27 czerwca odsłonięto rzeźbę „kciuka w górę”. To błyszcząca dłoń z wyciągniętym kciukiem w górę.
„W wydarzeniu wzięli udział przedstawiciele władz miasta, w tym prezydent Gliwic Katarzyna Kuczyńska-Budka, a także współorganizatorzy nowego wydarzenia artystycznego – Biennale Gliwice” – czytamy na wp.pl.
Rzeźbę wykonano z włókna szklanego i żywicy. Zabezpieczono ją warstwami lakierów i chromu.
Autorem rzeźby jest Jan Śliwka, artysta z Gliwic, który zmarł w 2022 roku. Był to jego ostatni projekt i totem otwierający Biennale Gliwice pod hasłem „Sztuka w mieście, miasto w sztuce”.
– Dzieło powstało na początku lat 90., długo przed erą „lajków” i ikonki kciuka Facebooka. Zbieżność gestu z późniejszą symboliką social mediów jest przypadkowa. Intencją Jana Śliwki było stworzenie czytelnego, pozytywnego znaku w przestrzeni publicznej, a nie komentarz do cyfrowej kultury – przekazała redakcji WP Finanse Aleksandra Smolak, dyrektor ds. kluczowych partnerów w Fundacji Soundscape.

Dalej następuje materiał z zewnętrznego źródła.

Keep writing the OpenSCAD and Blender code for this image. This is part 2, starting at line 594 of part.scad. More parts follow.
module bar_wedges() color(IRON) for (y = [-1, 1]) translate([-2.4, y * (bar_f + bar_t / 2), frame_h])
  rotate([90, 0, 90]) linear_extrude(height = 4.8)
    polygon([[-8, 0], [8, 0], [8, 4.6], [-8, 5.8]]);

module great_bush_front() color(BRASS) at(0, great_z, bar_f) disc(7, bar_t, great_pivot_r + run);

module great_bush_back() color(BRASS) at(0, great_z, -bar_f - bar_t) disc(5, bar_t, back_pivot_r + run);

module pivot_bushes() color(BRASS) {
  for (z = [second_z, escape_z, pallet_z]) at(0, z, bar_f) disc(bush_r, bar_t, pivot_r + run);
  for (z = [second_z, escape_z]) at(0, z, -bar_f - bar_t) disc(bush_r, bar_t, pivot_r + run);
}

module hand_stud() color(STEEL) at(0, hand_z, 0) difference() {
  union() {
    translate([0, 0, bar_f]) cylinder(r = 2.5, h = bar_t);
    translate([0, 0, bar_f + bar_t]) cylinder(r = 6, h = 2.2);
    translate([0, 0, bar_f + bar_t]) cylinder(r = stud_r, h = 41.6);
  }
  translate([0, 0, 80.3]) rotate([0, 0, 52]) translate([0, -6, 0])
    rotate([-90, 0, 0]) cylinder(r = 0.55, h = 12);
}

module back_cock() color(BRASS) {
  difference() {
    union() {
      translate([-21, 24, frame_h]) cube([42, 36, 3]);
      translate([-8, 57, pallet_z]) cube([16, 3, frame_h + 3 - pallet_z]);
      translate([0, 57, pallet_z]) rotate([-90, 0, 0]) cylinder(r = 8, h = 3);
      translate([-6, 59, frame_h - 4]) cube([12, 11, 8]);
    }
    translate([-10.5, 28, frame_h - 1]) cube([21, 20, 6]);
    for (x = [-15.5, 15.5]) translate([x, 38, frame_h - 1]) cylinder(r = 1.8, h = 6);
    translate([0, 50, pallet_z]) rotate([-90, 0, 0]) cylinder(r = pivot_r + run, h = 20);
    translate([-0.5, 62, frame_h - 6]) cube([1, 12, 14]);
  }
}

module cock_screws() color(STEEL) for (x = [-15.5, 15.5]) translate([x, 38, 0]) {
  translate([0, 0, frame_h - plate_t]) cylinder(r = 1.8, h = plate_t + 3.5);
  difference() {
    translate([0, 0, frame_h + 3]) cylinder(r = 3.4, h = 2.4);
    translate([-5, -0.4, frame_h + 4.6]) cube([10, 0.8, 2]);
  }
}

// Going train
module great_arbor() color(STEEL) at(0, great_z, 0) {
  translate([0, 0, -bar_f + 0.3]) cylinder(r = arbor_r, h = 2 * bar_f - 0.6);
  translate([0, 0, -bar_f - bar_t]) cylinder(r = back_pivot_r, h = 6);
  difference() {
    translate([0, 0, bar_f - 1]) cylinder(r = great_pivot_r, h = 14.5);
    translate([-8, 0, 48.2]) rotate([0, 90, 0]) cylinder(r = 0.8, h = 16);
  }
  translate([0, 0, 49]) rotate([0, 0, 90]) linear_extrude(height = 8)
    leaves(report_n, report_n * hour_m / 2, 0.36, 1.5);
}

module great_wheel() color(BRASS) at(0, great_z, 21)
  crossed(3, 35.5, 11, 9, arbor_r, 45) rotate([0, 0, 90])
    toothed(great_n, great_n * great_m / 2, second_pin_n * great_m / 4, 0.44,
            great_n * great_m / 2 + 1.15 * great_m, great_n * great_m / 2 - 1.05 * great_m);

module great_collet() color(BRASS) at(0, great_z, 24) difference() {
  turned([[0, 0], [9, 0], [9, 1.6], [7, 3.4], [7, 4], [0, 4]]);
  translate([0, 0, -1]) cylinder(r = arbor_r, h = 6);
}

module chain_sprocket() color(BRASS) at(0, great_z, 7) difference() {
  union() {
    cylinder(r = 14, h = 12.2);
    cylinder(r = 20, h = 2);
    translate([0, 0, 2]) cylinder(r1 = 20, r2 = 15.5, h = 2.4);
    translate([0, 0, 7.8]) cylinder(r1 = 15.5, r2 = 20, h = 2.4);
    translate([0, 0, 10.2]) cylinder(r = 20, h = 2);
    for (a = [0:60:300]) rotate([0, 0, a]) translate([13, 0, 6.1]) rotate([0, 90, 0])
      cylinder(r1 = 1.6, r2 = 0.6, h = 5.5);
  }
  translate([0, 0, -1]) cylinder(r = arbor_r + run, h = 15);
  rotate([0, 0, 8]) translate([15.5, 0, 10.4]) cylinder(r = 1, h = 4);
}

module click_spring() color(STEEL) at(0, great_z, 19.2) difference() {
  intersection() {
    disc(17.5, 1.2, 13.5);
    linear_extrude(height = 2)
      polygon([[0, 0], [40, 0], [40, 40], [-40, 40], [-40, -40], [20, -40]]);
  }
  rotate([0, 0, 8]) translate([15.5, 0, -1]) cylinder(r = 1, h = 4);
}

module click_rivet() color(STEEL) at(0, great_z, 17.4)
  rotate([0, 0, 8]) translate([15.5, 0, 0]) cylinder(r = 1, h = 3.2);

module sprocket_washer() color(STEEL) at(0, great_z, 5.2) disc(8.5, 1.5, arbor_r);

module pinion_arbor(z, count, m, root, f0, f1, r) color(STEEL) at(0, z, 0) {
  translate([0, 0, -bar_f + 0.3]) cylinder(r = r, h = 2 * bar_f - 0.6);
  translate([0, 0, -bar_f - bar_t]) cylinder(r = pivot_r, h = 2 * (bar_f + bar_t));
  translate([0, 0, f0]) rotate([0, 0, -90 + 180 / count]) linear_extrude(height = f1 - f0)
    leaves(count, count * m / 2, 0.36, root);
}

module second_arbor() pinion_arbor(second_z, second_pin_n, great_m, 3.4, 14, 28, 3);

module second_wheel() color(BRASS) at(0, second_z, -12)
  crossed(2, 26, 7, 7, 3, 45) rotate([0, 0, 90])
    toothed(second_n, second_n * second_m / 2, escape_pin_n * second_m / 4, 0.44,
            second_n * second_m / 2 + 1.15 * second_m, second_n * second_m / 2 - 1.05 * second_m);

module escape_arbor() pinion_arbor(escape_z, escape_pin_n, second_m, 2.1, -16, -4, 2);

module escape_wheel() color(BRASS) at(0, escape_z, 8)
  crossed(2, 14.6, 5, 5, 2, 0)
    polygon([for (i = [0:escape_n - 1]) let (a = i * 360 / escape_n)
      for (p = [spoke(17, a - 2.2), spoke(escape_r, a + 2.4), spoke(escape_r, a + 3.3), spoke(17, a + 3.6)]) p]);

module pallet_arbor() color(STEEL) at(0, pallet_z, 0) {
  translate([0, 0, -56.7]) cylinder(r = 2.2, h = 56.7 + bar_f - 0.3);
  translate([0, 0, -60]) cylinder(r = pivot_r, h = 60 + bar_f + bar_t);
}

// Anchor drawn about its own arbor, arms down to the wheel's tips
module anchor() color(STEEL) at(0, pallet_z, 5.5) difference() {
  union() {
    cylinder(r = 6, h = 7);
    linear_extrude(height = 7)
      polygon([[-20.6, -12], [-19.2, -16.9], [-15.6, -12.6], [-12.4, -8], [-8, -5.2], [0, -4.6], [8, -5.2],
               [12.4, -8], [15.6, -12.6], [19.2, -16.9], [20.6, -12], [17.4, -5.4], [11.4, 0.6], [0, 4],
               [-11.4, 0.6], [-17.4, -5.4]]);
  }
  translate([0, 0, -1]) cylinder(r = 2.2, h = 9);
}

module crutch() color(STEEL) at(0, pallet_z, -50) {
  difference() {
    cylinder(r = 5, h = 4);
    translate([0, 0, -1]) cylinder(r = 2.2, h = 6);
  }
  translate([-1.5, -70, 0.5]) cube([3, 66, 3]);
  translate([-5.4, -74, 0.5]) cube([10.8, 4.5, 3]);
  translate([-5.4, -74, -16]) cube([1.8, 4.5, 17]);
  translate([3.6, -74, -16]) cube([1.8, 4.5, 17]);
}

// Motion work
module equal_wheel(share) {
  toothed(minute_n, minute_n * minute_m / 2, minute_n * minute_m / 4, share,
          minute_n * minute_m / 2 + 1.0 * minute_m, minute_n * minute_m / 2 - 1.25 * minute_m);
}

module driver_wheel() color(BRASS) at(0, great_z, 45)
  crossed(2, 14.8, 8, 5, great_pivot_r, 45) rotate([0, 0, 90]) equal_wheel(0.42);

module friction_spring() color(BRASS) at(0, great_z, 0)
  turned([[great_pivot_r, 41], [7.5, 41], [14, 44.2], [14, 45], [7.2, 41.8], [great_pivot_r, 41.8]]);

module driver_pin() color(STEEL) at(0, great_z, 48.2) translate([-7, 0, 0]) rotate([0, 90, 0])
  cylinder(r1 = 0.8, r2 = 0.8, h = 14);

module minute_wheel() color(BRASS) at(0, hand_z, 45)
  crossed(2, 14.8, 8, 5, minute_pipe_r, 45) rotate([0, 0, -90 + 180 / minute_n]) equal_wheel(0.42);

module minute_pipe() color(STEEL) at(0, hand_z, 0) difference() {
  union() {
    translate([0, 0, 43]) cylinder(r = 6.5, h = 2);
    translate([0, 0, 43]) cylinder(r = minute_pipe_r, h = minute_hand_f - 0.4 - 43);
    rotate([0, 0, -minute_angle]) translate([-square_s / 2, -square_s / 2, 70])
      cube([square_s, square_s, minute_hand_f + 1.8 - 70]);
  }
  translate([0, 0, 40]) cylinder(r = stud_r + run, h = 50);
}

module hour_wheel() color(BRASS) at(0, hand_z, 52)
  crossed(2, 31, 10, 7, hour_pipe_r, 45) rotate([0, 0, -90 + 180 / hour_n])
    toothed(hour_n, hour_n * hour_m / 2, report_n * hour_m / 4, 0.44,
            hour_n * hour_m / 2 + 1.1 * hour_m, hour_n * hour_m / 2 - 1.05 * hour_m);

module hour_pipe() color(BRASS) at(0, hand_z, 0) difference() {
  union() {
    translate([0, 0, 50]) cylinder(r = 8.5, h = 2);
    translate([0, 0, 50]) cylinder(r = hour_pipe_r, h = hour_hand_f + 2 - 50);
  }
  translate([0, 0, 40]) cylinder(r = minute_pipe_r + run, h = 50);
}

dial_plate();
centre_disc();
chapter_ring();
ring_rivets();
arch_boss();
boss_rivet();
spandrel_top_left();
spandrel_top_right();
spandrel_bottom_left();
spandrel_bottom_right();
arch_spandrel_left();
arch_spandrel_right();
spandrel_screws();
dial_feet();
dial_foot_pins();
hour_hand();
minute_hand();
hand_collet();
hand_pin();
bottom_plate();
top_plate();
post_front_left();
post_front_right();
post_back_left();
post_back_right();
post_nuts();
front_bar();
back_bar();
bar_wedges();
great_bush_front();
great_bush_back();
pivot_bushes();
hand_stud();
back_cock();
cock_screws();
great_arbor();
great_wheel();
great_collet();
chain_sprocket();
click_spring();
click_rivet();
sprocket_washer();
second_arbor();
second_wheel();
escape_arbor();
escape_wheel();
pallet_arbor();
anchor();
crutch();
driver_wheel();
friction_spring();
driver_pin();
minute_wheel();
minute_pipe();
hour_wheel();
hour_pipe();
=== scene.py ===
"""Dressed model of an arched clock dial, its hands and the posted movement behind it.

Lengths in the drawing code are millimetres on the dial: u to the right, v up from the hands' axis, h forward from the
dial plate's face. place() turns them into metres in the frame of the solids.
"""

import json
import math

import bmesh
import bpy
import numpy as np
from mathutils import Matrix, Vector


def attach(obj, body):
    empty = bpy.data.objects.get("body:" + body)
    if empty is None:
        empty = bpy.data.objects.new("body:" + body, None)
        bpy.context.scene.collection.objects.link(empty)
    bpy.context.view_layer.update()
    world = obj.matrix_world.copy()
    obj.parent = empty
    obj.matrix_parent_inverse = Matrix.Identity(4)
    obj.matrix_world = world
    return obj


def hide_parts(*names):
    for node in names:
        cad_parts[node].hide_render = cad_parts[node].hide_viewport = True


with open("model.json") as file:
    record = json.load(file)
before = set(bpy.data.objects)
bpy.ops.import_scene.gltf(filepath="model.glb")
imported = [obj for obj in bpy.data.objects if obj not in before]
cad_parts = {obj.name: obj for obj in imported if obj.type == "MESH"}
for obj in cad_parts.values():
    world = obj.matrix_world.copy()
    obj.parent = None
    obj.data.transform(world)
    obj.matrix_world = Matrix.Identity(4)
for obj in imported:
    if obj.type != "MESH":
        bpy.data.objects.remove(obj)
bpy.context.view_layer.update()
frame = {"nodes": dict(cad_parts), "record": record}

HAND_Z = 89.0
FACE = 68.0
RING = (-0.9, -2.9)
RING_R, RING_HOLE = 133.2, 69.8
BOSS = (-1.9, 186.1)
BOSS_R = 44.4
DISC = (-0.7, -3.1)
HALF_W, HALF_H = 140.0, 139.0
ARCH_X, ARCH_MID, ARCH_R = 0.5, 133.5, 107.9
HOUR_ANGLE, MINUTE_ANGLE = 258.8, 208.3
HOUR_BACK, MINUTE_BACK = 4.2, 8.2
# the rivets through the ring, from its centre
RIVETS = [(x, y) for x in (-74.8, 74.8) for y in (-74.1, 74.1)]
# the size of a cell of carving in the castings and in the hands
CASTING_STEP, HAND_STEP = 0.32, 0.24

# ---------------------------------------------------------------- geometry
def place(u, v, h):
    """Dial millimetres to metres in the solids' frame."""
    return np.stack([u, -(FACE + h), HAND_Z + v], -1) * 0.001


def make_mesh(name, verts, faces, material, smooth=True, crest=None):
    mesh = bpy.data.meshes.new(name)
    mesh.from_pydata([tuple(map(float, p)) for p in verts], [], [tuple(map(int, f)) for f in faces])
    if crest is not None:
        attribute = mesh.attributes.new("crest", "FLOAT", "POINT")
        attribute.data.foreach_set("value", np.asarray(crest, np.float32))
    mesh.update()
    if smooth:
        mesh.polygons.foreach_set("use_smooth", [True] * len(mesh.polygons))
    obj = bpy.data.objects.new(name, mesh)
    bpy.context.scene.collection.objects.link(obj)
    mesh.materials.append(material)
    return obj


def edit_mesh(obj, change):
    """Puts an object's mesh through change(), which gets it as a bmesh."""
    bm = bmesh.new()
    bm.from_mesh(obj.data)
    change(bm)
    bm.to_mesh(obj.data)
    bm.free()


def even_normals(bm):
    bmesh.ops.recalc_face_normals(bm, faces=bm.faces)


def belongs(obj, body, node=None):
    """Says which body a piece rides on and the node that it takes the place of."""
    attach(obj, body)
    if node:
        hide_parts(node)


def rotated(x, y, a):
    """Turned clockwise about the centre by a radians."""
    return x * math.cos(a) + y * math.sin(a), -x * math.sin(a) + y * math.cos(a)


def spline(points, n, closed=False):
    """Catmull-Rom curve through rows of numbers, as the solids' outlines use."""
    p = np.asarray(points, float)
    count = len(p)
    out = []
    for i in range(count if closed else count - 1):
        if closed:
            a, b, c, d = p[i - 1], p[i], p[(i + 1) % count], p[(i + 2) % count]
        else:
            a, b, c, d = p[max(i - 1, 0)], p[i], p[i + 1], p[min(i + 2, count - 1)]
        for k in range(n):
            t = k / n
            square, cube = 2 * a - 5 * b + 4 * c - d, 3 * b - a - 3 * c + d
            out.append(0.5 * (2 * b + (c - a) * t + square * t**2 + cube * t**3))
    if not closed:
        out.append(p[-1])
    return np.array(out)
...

– Moim zdaniem to marnowanie pieniędzy. Zupełnie niepotrzebne. Rozumiem różne wizje artystyczne, ale nie widzę w tym sensu – powiedziała jedna z kobiet mieszkających w Gliwicach.
– Dla mnie to po prostu dziwne. Nie wiem, co ten kciuk ma wspólnego z Gliwicami. Może ktoś to rozumie – ocenił starszy mężczyzna.
Bywały też rzecz jasna i pozytywne opinie. Często zaś pojawiały się pytania o koszty. Część mieszkańców słusznie stwierdza, że pieniądze przeznaczone na rzeźbę „można było lepiej zagospodarować, np. na budowę toalet”.
„Totem został sfinansowany ze środków Miasta Gliwice, przy wsparciu Huty Łabędy, pod opieką artystyczną Fundacji Soundscape. Jak przekazuje nam Aleksandra Smolak z fundacji, całkowity koszt totemu wyniósł 300 tys. zł netto, z czego 90 tys. zł pokryło miasto Gliwice. Resztę środków na realizację pozyskała Fundacja Soundscape od partnerów i sponsorów” – czytamy.
Totem ma pozostać na skwerze przez co najmniej kilka miesięcy. Potem dopiero miasto zdecyduje, czy pozostanie w tym miejscu na stałe, czy zostanie gdzieś przeniesiony.